It's time for a dumb question now. What is squish?:msp_confused: Besides what a bug makes when you step on it.


----------



## Mastermind (Jun 23, 2013)

Rudolf73 said:


> Woohoo a 372BB hotrod build! :cool2:



It's gonna get a big assed carb and stuff too.


----------



## Mastermind (Jun 23, 2013)

workshop said:


> It's time for a dumb question now. What is squish?:msp_confused: Besides what a bug makes when you step on it.



Squish is the clearance between the top of the piston and the head.....


----------



## Jacob J. (Jun 23, 2013)

Mastermind said:


> I think it's because of the relationship with the bottom of the piston at BDC......



That and desired base volume when the piston starts back up I always figured...


----------



## workshop (Jun 23, 2013)

Ah! I understand. Thanks for answering Mastermind. I see others talking about proper squish clearance. Is there a rule of thumb standard for it? Also have seen others talk about removing the gasket at the bottom of the cylinder. Does this put squish in danger of being too close?


----------



## Mastermind (Jun 23, 2013)

workshop said:


> Ah! I understand. Thanks for answering Mastermind. I see others talking about proper squish clearance. Is there a rule of thumb standard for it? Also have seen others talk about removing the gasket at the bottom of the cylinder. Does this put squish in danger of being too close?



I try to shoot for .022 - .024 

On some saws removing the base gasket will make it way too tight. Always check it to be sure......


----------



## mt.stalker (Jun 24, 2013)

Mastermind said:


> It's gonna get a big assed carb and stuff too.

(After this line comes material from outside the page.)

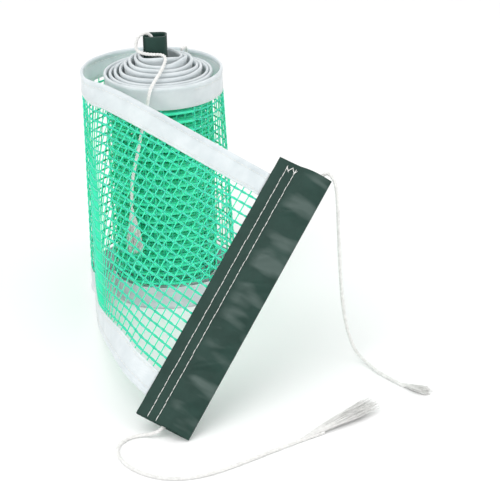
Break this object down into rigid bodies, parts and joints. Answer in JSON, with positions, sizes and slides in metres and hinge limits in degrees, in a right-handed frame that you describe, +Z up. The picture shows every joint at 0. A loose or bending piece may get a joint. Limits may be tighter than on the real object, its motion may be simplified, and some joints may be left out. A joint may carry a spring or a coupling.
{
  "type": "table tennis net",
  "caption": "Rolled table tennis net standing on edge, with white tapes, a fabric pocket at each end, hem cords and its free end leaning in front.",
  "frame": {"origin": "on the floor, under the middle of the footprint, cords left out", "axes": "+Z up, along the roll's axis; -Y towards the viewer, where the free end leans; +X to the viewer's right"},
  "size_m": [0.2041, 0.3084, 0.1786],
  "materials": {
    "net_mesh": "knotted synthetic twine mesh, spring green",
    "tape": "woven cotton binding tape, white",
    "sleeve": "dark green coated woven fabric with a slight sheen",
    "thread": "white sewing thread",
    "cord": "twisted cotton cord, off white"
  },
  "bodies": {
    "roll": {"net_mesh_roll": "net_mesh", "top_tape_roll": "tape", "bottom_tape_roll": "tape", "top_hem_cord_roll": "tape", "bottom_hem_cord_roll": "tape", "core_sleeve_outer": "sleeve", "core_sleeve_inner": "sleeve", "core_sleeve_stitching": "thread", "core_top_cord": "cord", "core_top_tassel": "cord", "core_cord_tail": "cord"},
    "free_end": {"net_mesh_bend": "net_mesh", "net_mesh_panel": "net_mesh", "net_end_band": "tape", "top_tape_free": "tape", "bottom_tape_free": "tape", "top_hem_cord_free": "tape", "bottom_hem_cord_free": "tape", "end_sleeve_front": "sleeve", "end_sleeve_back": "sleeve", "end_sleeve_stitch_row_1": "thread", "end_sleeve_stitch_row_2": "thread", "end_top_cord": "cord", "end_top_tuft": "cord", "end_bottom_cord": "cord", "end_bottom_tassel": "cord"}
  },
  "joints": [
    {"name": "free_end_swing", "type": "hinge", "parent": "roll", "child": "free_end", "pos_m": [-0.07311, 0.07219, 0.076], "axis": [0, 0, 1], "range_deg": [-70, 0]}
  ]
}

That thing's gonna scream :msp_thumbup:


----------



## Rudolf73 (Jun 24, 2013)

mt.stalker said:


> That thing's gonna scream :msp_thumbup:



Literally and metaphorically :eek2:


----------



## bryanr2 (Jun 24, 2013)

been real boring on here lately. Glad to see something worth reading.


----------



## greg storms (Jun 24, 2013)

*squish*

so, would not using a base gasket yet maintaining the deck clearance you mention be the same as raising the compression ratio? I'm trying to comprehend....


----------



## Mastermind (Jun 24, 2013)

greg storms said:


> so, would not using a base gasket yet maintaining the deck clearance you mention be the same as raising the compression ratio? I'm trying to comprehend....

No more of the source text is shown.